Fall 2000, CSE 520: Solution of Assignment 1

Exercise 1

ADD [m][n] = (\p q x y. p x (q x y)) [m] [n]
= \x y. [m] x ([n] x y)
= \x y. xm (xn y)
= \x y. xm+n y
= [m+n]
MULT [m][n] = (\p q x. p (q x)) [m] [n]
= \x. [m] ([n] x)
= \x (\w y. w m y) ([n] x)
= \x y. ([n] x)m y
= \x y. ([n] x ([n] x (...([n] x y)...)))    m times
= \x y. (xn (xn (...(xn y)...)))    m times
= [m*n]

Exercise 2

A possible proof is the following.
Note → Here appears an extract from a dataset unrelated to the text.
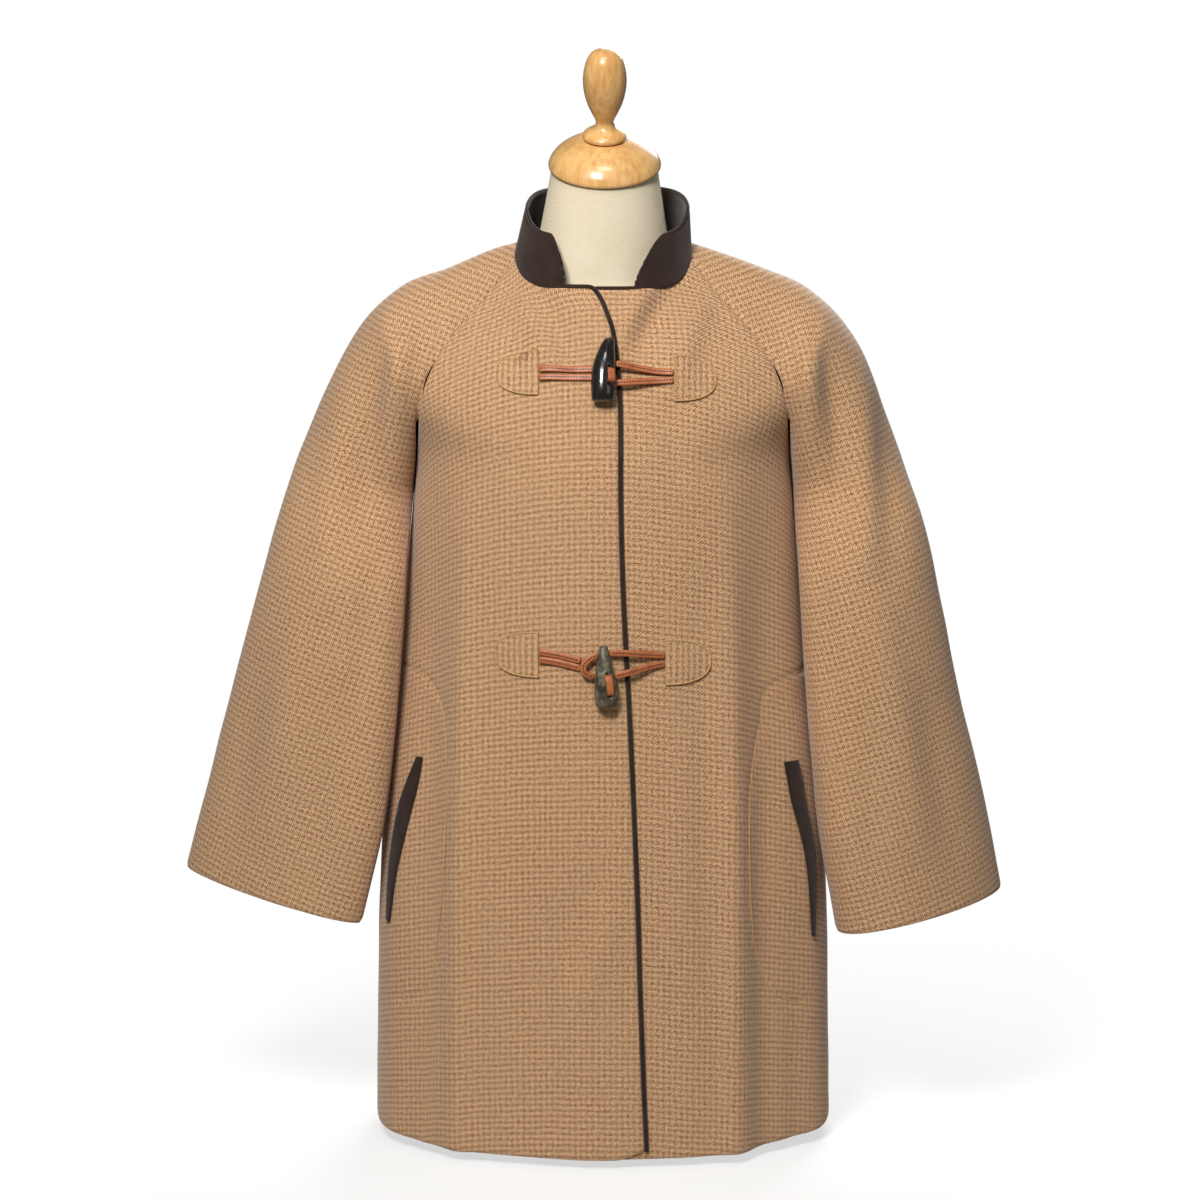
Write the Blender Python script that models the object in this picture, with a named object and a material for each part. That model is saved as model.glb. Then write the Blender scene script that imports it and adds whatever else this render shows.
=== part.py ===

Consider the encoding of the test is_zero and of the function predecessor seen in class:
[is_zero] = \z. z ([true][false])[true]
[predecessor] = \z. Second (z [aux] (Pair [0] [0]))
We have that [is_zero] ([predecessor] [1]) = [is_zero] [0]= [true] and [is_zero] ([predecessor] [2]) = [is_zero] [1] = [false]. If [1] = [2], then by the congruence rule we have [true] = [false], from which we derive, for every term M and N:
M = [true] M N = [false] M N = N.

Exercise 3

A possible definition is
OR = \a b. [if_then_else] a [true] b
where [if_then_else] is the encoding of the conditional operator seen in class:
[if_then_else] = \x y z. x y z

Another (simpler, but equivalent) definition is

OR = \a b. a [true] b
Note that in both cases OR is short-circuit, i.e. if the first argument is [true], then the second does not need to be evaluated.

Exercise 4

  1. Observe that the equation   M N P = P (M P)   is satisfied if the equation   M = (\x y z. z (x z)) M   is satisfied. Then define   M =def= Y (\x y z. z (x z))   where   Y   is the fixpoint operator seen in class.
  2. Observe that the equation   M N P P = M P N   is satisfied if the equation   M = (\x y z w. x z y) M   is satisfied. Then define   M =def= Y (\x y z w. x z y)
    Alternatively, consider that the equation   M N P P = M P N   is satisfied if the equation   (\x y z. x z y y) M = M   is satisfied. Then define   M =def= Y (\x y z. x z y y).  
    Note that the two definitions are not equivalent, but they are both solutions.

Exercise 5

One possible encoding of the data type "list", in the lambda calculus, is the following:
  1. [nil] =def= \z. [true]
  2. [cons] =def= Pair = \x y z. z x y
  3. [head] =def= First = \p. p [true]
  4. [tail] =def= Second = \p. p [false]
  5. [is_empty] =def= \l. l (\x y. [false])
Note that we have
[is_empty] [nil] = (\l. l (\x y. [false])) (\z. [true]) = (\z. [true]) (\x y. [false]) = [true]
and
[is_empty] ([cons] A L) = (\l. l (\x y. [false])) (\z. z A L) = (\z. z A L) (\x y. [false]) = (\x y. [false]) A L = [false]

Exercise 6

The function append can be defined recursively as follows:
append l k = if is_empty l then k else cons (head l) (append (tail l) k)
or equivalently, using the lambda notation:
append = (\f l k. if is_empty l then k else cons (head l) (f (tail l) k)) append
This is a fixpoint equation, hence we can solve it by using the fixpoint operator Y. Therefore we can define
[append] =def= Y (\f l k. ([is_empty] l) k ([cons] ([head] l) (f ([tail] l) k))
Where [is_empty], [cons], [head] and [tail] are the lambda terms previously defined.